Crucially, I can’t tell if the voice is male or female. This brave statement gets buried amongst the excited chatter of students discussing love, but its placement is an intentional device on Hill’s part to direct our attention to the fact that this young child’s understanding of love encompasses not just the romantic traditions that we first might think of.
The classroom conversations continue by embellishing on ideas of love. We hear about a young black man’s personal definition of love, but it’s a minimal effort, perhaps to underline the struggle many men feel with reconciling their emotions in face of societal rules and codes on what constitutes masculinity. The young women have more of an opinion and also, crucially, more of a need to express what they feel.
The tutor asks them if they think they’re too young to love, if they think television and music confuse what society thinks of love. By utilising these conversations, Hill uses them as a canvas onto which she projects her own ideas of love at a point when she had personally experienced a lot in a short period of time.
Occasionally criticised by listeners for ‘disrupting the flow’ of the album, the classroom dialogues function in a more sophisticated way than the kind of interludes that were commonplace on hip-hop and R&B albums released around the same time. They add thematic weight to the album in a way that strengthens a message instead of merely breaking up the flow, so as to keep the listener engaged.
The Miseducation is a forward-thinking album and the progression through its run time seems to draw on this, quite literally. The maternal ballad To Zion exudes a beautiful onwardness as tribal drums march rhythmically to Carlos Santana’s acoustic guitar. I Used To Love Him, a duet with Mary J. Blige, follows directly on from When It Hurts So Bad; both songs work in tandem to express the profundity of the end of a relationship, the former caught in the mire with all the hurt and confusion that comes packaged with it, whilst the latter reviews the end of that relationship in an almost clinical and rudimentary fashion: “I used to…love him…but now I don’t!”

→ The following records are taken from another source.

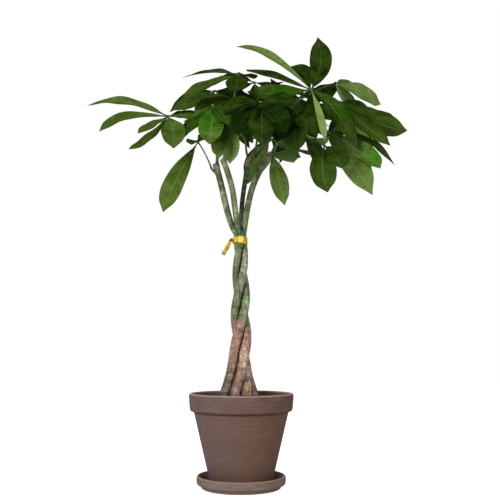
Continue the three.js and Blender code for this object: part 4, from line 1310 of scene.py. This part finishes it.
def leaf_face(name, deep, mid, pale, vein, rough):
    """A face of the blade: its colour from deep to pale by tone, partly age and partly painted light and
    shade, and its vein colour.
    """
    made, tree, shader = material(name)
    veins = use_group(tree, vein_group)
    space = own_space(tree)
    cloud = noise(tree, space, 38, Detail=3)
    mottle = noise(tree, space, 130, Detail=4, Distortion=0.8)
    # painted light and shade, partly: the tone sets how dark or pale each leaflet is
    tone_and_light = node(tree, "Attribute", attribute_name="tone").outputs["Fac"]
    uneven = sums(tree, "ADD", centred(tree, cloud, 0.5), centred(tree, mottle, 0.36))
    colour = ramp(tree, sums(tree, "ADD", tone_and_light, uneven), (0.05, deep), (0.5, mid), (1, pale))
    for across, up, reach in FRESH_AND_SHEEN:
        far = far_from(tree, space, (across, 0, up), (reach, math.inf, reach))
        ragged = sums(tree, "ADD", far, centred(tree, mottle, 2))
        # partly painted sheen: the leaf turns a brighter, more vivid green round each place
        fresh_and_sheen = ramp(tree, ragged, (0.2, 0.9), (1, 0))
        colour = blend(tree, fresh_and_sheen, colour, (0.42, 1.15, 0.25), how="MULTIPLY")
    flecks = ramp(tree, noise(tree, space, 420, Detail=2), (0.3, 0.5), (0.7, 1.2))
    colour = blend(tree, 0.45, colour, flecks, how="MULTIPLY")
    clearness = sums(tree, "MULTIPLY_ADD", tone_and_light, 1.3, 0.04)
    for kind, strength in (("Side", 0.32), ("Midrib", 0.85)):
        shown = sums(tree, "MULTIPLY", sums(tree, "MULTIPLY", veins[kind], strength), clearness)
        colour = blend(tree, shown, colour, vein)
    roughness = ramp(tree, cloud, (0.3, rough - 0.06), (0.7, rough + 0.08))
    finish(tree, shader, colour, roughness, veins["Relief"], 0.8, 0.0004)
    shader.inputs["Specular IOR Level"].default_value = 0
    return made


upper_face = leaf_face(
    "leaf upper face", deep=(0.005, 0.017, 0.0015), mid=(0.06, 0.11, 0.012), pale=(0.23, 0.34, 0.1),
    vein=(0.2, 0.29, 0.07), rough=0.46,
)
under_face = leaf_face(
    "leaf underside", deep=(0.014, 0.03, 0.005), mid=(0.08, 0.125, 0.025), pale=(0.24, 0.35, 0.12),
    vein=(0.2, 0.27, 0.09), rough=0.6,
)
stalk_face, tree, shader = material("leaf stalk")
cloud = noise(tree, own_space(tree), 90, Detail=4)
colour = ramp(tree, cloud, (0.35, (0.035, 0.06, 0.015)), (0.65, (0.1, 0.13, 0.04)))
finish(tree, shader, colour, 0.5, cloud, 0.3, 0.0005)

# %% Join each leaf and hand it over
for number, (stalk, blades) in enumerate(leaves, start=1):
    stalk.data.materials.append(stalk_face)
    for blade in blades:
        mesh = blade.data
        mesh.materials.append(upper_face)
        mesh.materials.append(under_face)
        uv_map = mesh.uv_layers.active or mesh.uv_layers.new(name="leaf")
        uv_map.name = "leaf"
        corners = np.zeros(len(mesh.loops), int)
        mesh.loops.foreach_get("vertex_index", corners)
        places = np.stack([SHARES[corners], ACROSS[corners] / 2 + 0.5], axis=1)
        uv_map.data.foreach_set("uv", places.astype(np.float32).ravel())
        only(blade)
        bpy.ops.object.shade_smooth_by_angle(angle=math.radians(50))
    only(*blades, stalk)
    bpy.ops.object.join()
    stalk.name = f"grown_leaf_{number}"
    hand_over(stalk, "leaf", f"leaf_{number:02d}")
bpy.data.objects.remove(leaflet_blank)

# %% [markdown]
# ## The photographer's table
# The plant stands on a plain white floor in a white room. The light is soft and comes from all
# round, a little stronger from the upper left, so the shadows are faint.

# %% Floor and lights
sweep = added("white sweep", bpy.ops.mesh.primitive_plane_add, size=8, location=(0, 0.5, 0))
made, tree, shader = material("white paper")
pulp = noise(tree, own_space(tree), 3, Detail=2)
tree.links.new(ramp(tree, pulp, (0.3, 0.9), (0.7, 0.93)), shader.inputs["Base Color"])
shader.inputs["Roughness"].default_value = 0.9
shader.inputs["Emission Color"].default_value = (1, 1, 1, 1)
seen_directly = node(tree, "LightPath").outputs["Is Camera Ray"]
tree.links.new(sums(tree, "MULTIPLY", seen_directly, 0.84), shader.inputs["Emission Strength"])
sweep.data.materials.append(made)
sweep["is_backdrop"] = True


def soft_light(name, place, aim, size, power):
    """A round lamp of this size in metres and power in watts, turned to its aim."""
    lamp = bpy.data.lights.new(name, "AREA")
    lamp.shape = "DISK"
    lamp.size = size
    lamp.energy = power
    made = linked(name, lamp)
    made.location = place
    made.rotation_euler = (Vector(aim) - Vector(place)).to_track_quat("-Z", "Y").to_euler()


soft_light("key", (-1.3, -2.4, 1.25), (0, 0, 0.4), 1.4, 60)
soft_light("fill", (1.9, -2.0, 0.9), (0, 0, 0.4), 1.6, 26)
soft_light("back", (-0.6, 1.8, 1.6), (0, 0, 0.5), 1.2, 14)

world = bpy.data.worlds.new("white room")
bpy.context.scene.world = world
world.use_nodes = True
tree = world.node_tree
tree.nodes.clear()
path = node(tree, "LightPath").outputs["Is Camera Ray"]
brightness = sums(tree, "MULTIPLY_ADD", path, 0.78, 0.22)
background = node(tree, "Background", {"Color": (1, 1, 1, 1), "Strength": brightness})
world_out = tree.nodes.new("ShaderNodeOutputWorld")
tree.links.new(background.outputs[0], world_out.inputs[0])
bpy.context.scene.view_settings.view_transform = "Standard"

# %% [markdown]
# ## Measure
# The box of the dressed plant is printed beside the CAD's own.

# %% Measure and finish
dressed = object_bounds()
sizes = {"cad": [list(corner) for corner in cad_box], "dressed": [list(corner) for corner in dressed]}
for name, (low, high) in sizes.items():
    print(name, [round((b - a) / MM) for a, b in zip(low, high)], "mm")
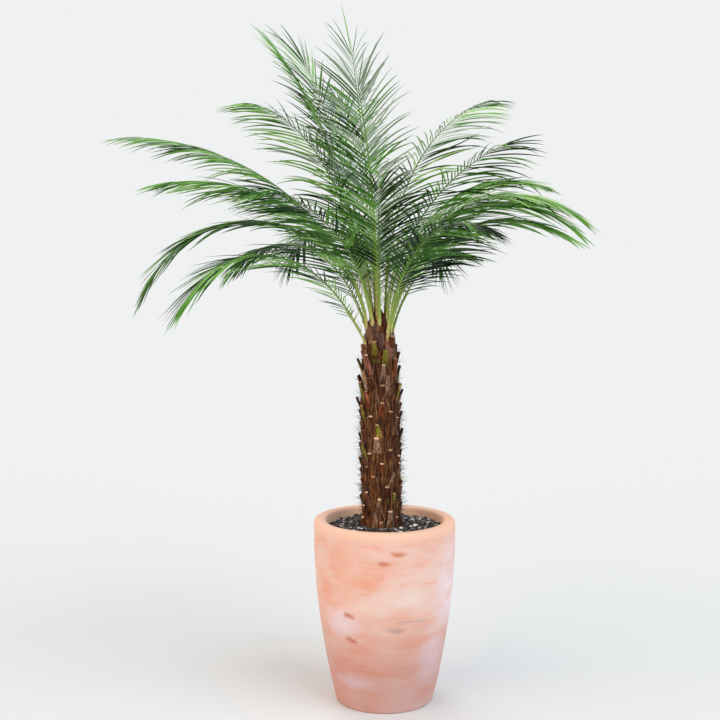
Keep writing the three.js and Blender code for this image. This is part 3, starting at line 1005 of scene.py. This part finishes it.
def build_heart(settings):
    """The fibrous cone between the stalks with the relief of the bark, wrapped in sheaths and
    set with threads."""
    rng = np.random.default_rng(SEED + 7)
    low = TRUNK_TOP + CLEARANCE
    height = np.linspace(low, HEART_TOP - 0.002, HEART_ROWS)[:, None]
    ridges = ridged_noise(rng, HEART_ROWS, TRUNK_COLUMNS, 5, 60)
    cords = ridged_noise(rng, HEART_ROWS, TRUNK_COLUMNS, 3, 22)
    relief = settings.relief * (0.3 * ridges + 0.5 * cords)
    radius = np.maximum(trunk_radius(height) - HEART_SINK + relief, 0.001)
    rings = trunk_place(ring_angles(TRUNK_COLUMNS), radius, height)
    poles = trunk_place(0.0, 0.0, low), trunk_place(0.0, 0.0, HEART_TOP)
    browns = (0.030, 0.010, 0.006), (0.130, 0.046, 0.022), (0.26, 0.13, 0.08)
    fibre = fibre_finish("heart_fibre", *browns)
    new_turned_piece("heart_fibre", rings, *poles, fibre, "fibre", "crown_heart")
    build_sheaths(rng)
    build_threads(rng)


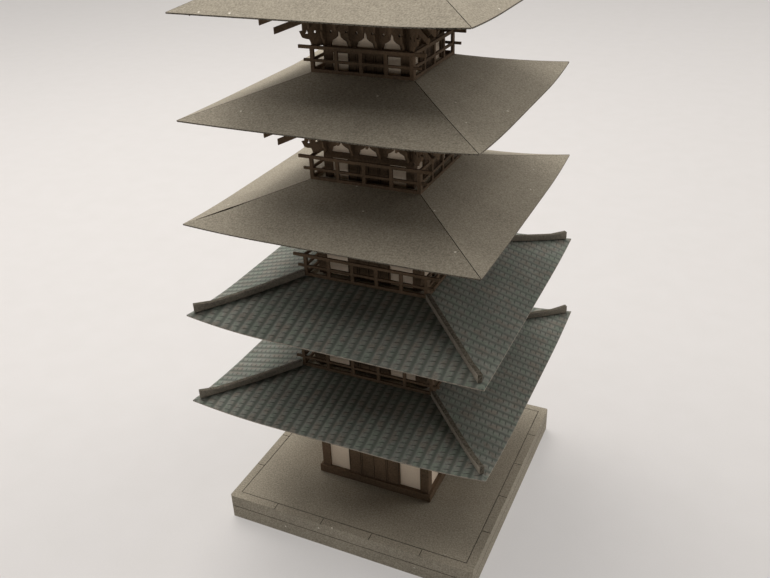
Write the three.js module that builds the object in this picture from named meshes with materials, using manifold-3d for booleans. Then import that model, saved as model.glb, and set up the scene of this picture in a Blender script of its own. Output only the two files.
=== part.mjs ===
// A five-storey pagoda, as a laser-cut card model on a square base, about 210 mm tall.
// The two lower roofs already wear their tile skins and hip ridges, the three upper
// roofs are still bare grey card. Millimetres, +Z up, origin under the middle of the base,
// front face towards -Y.
import * as THREE from "three";
import { mergeVertices } from "three/addons/utils/BufferGeometryUtils.js";
import Module from "manifold-3d";

// Stock that the model is cut from
const CARD = 0.5; // wall, frame, bracket and railing card
const ROOF_CARD = 0.3; // grey cover and brown rafter board of each roof
const SKIN = 0.3; // embossed tile skin on the two lower roofs
const SKIN_OVERHANG = 1.0; // of a tile skin beyond the cover under it
const BOARD_INSET = 0.8; // of a rafter board inside the edge of its cover
const GLUE = 0.05; // glue line between curved layers
const CUT_PAST = 1; // a cut runs this far beyond the card that it goes through

// Base: a deck on a folded strip of four side walls
const BASE_HALF = 36;
const BASE_TOP = 7.6;
const DECK = 1.0;
const BASE_WALL = 1.0;
const BASE_CHAMFER = 0.4;

// Sill round the foot of the ground storey
const SILL_HALF = 17.1;
const SILL_HEIGHT = 2.4;

// Storeys from the ground up. body: half-width over the timber frame. door and bay: half-width
// of the door and outer edge of the white bays beside it. wall: floor to the bracket foot.
const STOREYS = [
  { body: 16.4, door: 7.8, bay: 13.9, wall: 19.9 },
  { body: 16.2, door: 5.9, bay: 13.0, wall: 9.0 },
  { body: 14.0, door: 5.7, bay: 11.8, wall: 8.0 },
  { body: 11.6, door: 5.4, bay: 9.6, wall: 6.0 },
  { body: 10.5, door: 4.4, bay: 8.4, wall: 5.1 },
];

// Roofs from the ground up. eave: half-width at the eaves. level: height of the eaves between
// the corners. lifts: rise of the corners over that, from the front left one round by the right;
// they differ a little, as the roofs are folded by hand. top: half-width of the flat that carries
// the next storey, which is also the half-width of its railing. peak: its height.
const ROOFS = [
  { eave: 39.9, level: 41.0, lifts: [1.5, 1.5, 1.5, 1.5], top: 18.7, peak: 45.5, tiled: true },
  { eave: 38.4, level: 66.0, lifts: [1.8, 0, 1.0, 1.3], top: 16.8, peak: 72.2, tiled: true },
  { eave: 36.5, level: 91.0, lifts: [0.7, 0.3, 1.4, 1.1], top: 14.3, peak: 97.6, tiled: false },
  { eave: 34.9, level: 116.0, lifts: [0.2, 0.9, 1.5, 1.2], top: 12.6, peak: 123.0, tiled: false },
  { eave: 33.5, level: 138.9, lifts: [0, 0.7, 0.9, 0.9], top: 2.5, peak: 152.3, tiled: false },
];
const TOP_SHIFT = -1.0; // the top roof and its finial are glued on this far off centre, along X
const TOP_RAILING_SHIFT = -0.3; // and the railing of the top storey this far
const CURL_FROM = 0.4; // the eave is level up to this part of its half-length, then curls up
const EAVE_STEPS = [-1, -0.8, -0.55, 0, 0.55, 0.8]; // stations along one eave
const SLOPE_STEPS = [1, 0.7, 0.4, 0]; // stations from the eave to the flat top
const BOARD_FLAT_MARGIN = 0.5; // flat of the top board beyond the storey under it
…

Even the classroom conversations that are so integral to the album’s theme of love become fleeting. Soundtracked by acoustic guitar or Rhodes piano, they give way to faster, more urgent instrumentals, as though time were moving briskly, shifting and shaping, almost running out. The Miseducation focuses on Hill’s storied past and present, but with one eye firmly fixed on the future.
The very fact that Lauryn Hill is absent in the classroom is an incredibly romantic idea itself, because it plays on the idea of fate. It furthers the idea of independence and strength throughout the album in an ambiguous way. Are Hill’s experiences of love and loss a direct result of her missing that class? Could her path in life have played out differently were she there on that day, actively taking part in the conversation? Perhaps some crucial element emerging from that dialogue could have changed her path, but of course there is no correct answer when it comes to matters of the heart. All we have to go by is the music she puts forth.
I always wondered whether the class room dialogue recordings were scripted or not. I’d like to believe that they weren’t.
Somehow, the experience of listening to young men and women talk about their opinions and experiences of love at such an early stage in their lives is endearing. I wonder what those same voices are experiencing of love right now and what they’ve endured over the last twenty years.
The Miseducation of Lauryn Hill is a classic album for more reasons than I can count on both hands, but its enduring message of love in all its magnificent polarity is surely the greatest.